= Nawade =

Nawade (နဝဒေး; also spelt Nawaday) is a title given by the Burmese kings to the poets laureate of ancient Burma. Whereas there were at least five court poets who were given the title of Nawade only two are frequently discussed in academic circles.

==First Nawade==
The first Nawade (1498–1588), known as Nawadegyi as well as the Prome Nawade, was a warrior and tutored the brother-in-law of the Lord of Prome. According to one traditional telling, Nawadegyi was the son of Princess Narapati Medaw's guardian. Nawadegyi served multiple kings, including Sithu Kyawhtin and Bayinnaung (the latter of whom conferred the title upon him). He often wrote poetry that exalted the royal family, including missing Manawhari Pyo (1579) which concerns the Thudanu Prince, as well as more than three hundred yadus. He was a nonagenarian at the time of his death.

==Second Nawade==
The second Nawade, Dutiya (1756–1840), also known as Wetmasut Nawade after the town he frequented or Mawsun Nawade due to the fact that he wrote at least fifteen mawgun in his lifetime. Three of them pertain to Burmese conquests, including Ar-than-naing Mawgun and Rakhine Naing Mawgun on the conquests of Assam and Rakhine respectively, as well as the missing Dawei Naing Mawgun on the takeover of Dawei; he also wrote Tayok Than Yuak Mawgun (1821), which details the arrival of a group of Chinese officials to Burma.
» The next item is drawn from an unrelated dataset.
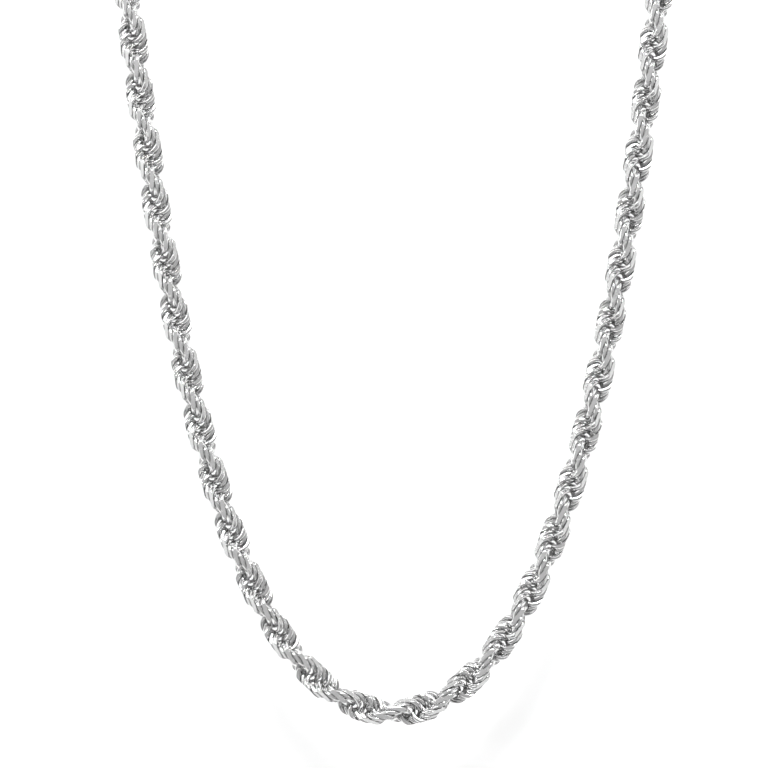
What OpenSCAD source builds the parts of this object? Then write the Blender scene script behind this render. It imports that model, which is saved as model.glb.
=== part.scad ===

When the manuscript of Letwe Nawrahta's Yodaya Naing Mawgun was first catalogued, the poem was misattributed to the second Nawade, and this was not rectified until decades later.

==Influence==
The first Ayeyarwady River bridge at Pyay-Sinde Road in Pyay, which was commissioned into service by the ruling tatmadaw in 1997, was named the Nawade Bridge.